SUNNI: Hmm. I'll have to think about that, John; I'm not convinced that competition is a sufficient check for an institution with a monopoly on force. It seems to me that decentralizing force is the best course. But, back to Whole Foods Market. I read that you were pretty upset after the Madison Wisconsin Whole Foods Market voted for a union -- not surprisingly, since most unions aren't private or voluntary organizations these days. Yet I know some libertarians who are pro-union. Can you give me the short version of why you think unions aren't beneficial?
JOHN: I've written a 17-page pamphlet (a chapter in my upcoming book) called Beyond Unions. In it I outline my philosophy towards unions. I can't do complete justice to all my ideas briefly. Let me just make a few points.
The right to collective bargaining (unionization) is an important legal right. It is important that employees, when they wish to, should have the legal right to form unions. In countries where unions are outlawed we see massive totalitarian exploitation of workers. Solidarity in Poland was a very important force to liberating that country from communism.

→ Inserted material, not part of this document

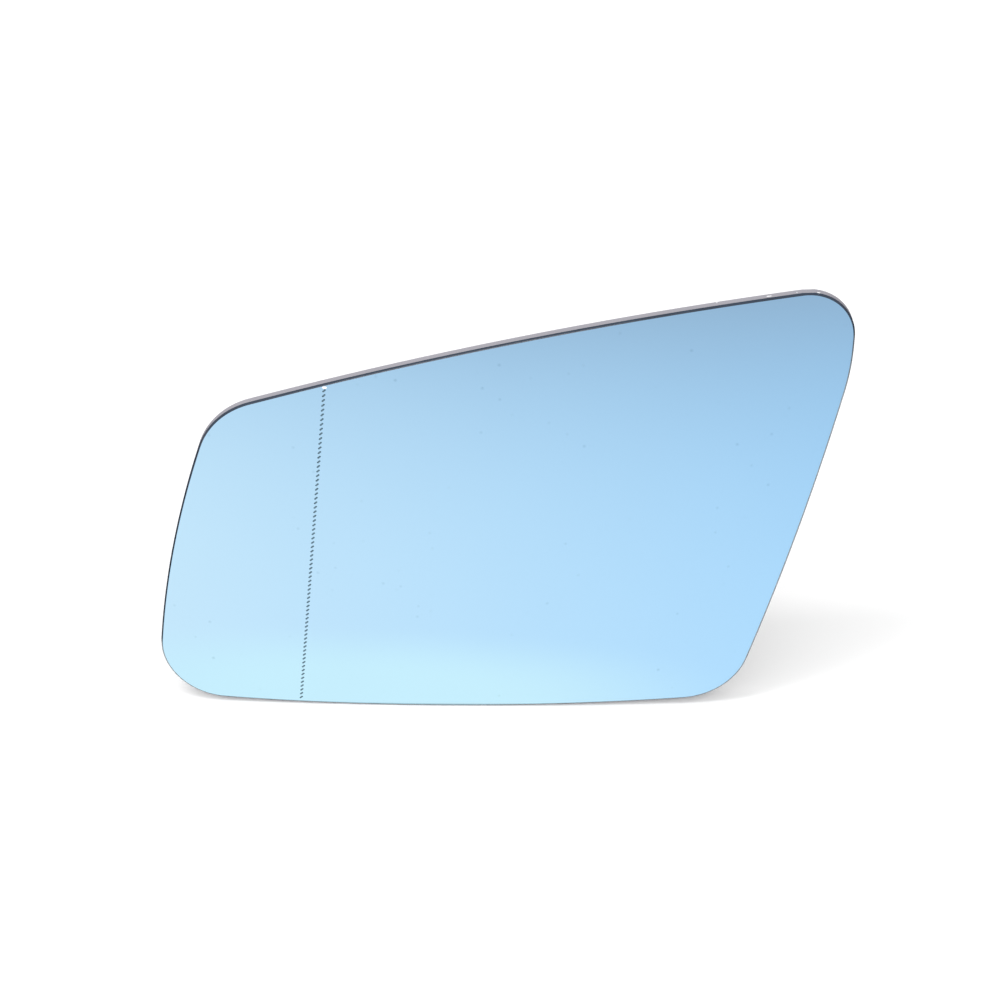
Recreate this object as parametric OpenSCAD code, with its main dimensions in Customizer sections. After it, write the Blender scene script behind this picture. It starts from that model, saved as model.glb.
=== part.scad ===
// Left-hand door mirror glass: a convex blue coated pane with an aspheric outer
// zone, a heater pad bonded to its back, and the moulded carrier plate that
// snaps onto the adjuster in the mirror housing.
// +X points right and +Z up as seen from the front, and +Y points to the rear.
// The origin is the centre of the locating ring's bore, on the ring axis.

/* [Glass outline, seen from the front] */
// Ring axis to the outboard edge, at the left
outboard_reach = 97.9; // [90:0.1:106]
// Ring axis to the inboard tip, at the right
inboard_reach = 93.5; // [86:0.1:102]
// Ring axis up to the top of the upper right corner
top_reach = 60.8; // [55:0.1:68]
// Ring axis down to the bottom of the lower left corner
bottom_reach = 71.1; // [67:0.1:80]
// How much lower the upper left corner lies than the upper right one
top_drop = 30.6; // [25:0.1:37]
// How far the upper left corner lies inboard of the lower left one
outboard_lean = 14.9; // [9:0.1:21]
// How far the lower right corner lies inboard of the tip
inboard_rake = 21.5; // [17:0.1:29]
// How much higher the lower right corner ends than the lower left one
bottom_rise = 0.6; // [0:0.1:3]
// Corner radius, upper left
upper_left_r = 22.7; // [18:0.1:27]
// Corner radius, upper right
upper_right_r = 13.2; // [11:0.1:17]
// Radius of the wide bend below the upper right corner
shoulder_r = 72; // [50:1:90]
// How far the wide bend's centre lies below the corner's
shoulder_drop = 2.3; // [1:0.1:5]
// Corner radius, lower right
lower_right_r = 19.6; // [15:0.1:24]
// Corner radius, lower left
lower_left_r = 17.9; // [12:0.1:21]
// Radius of the long curve of the top edge
top_edge_r = 797; // [600:1:1100]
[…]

No employee should be forced to join a union against their will. Unfortunately in many states in our country, such as California, once a union is voted in by a majority of the employees, employees no longer have free choice in this matter. This closed shop means they must join the union and pay dues to the union whether they wish to or not. If they don't join then they are fired. I believe open shops should be legal in all states and no employee should be forced against their will, as a condition of employment, to join a union.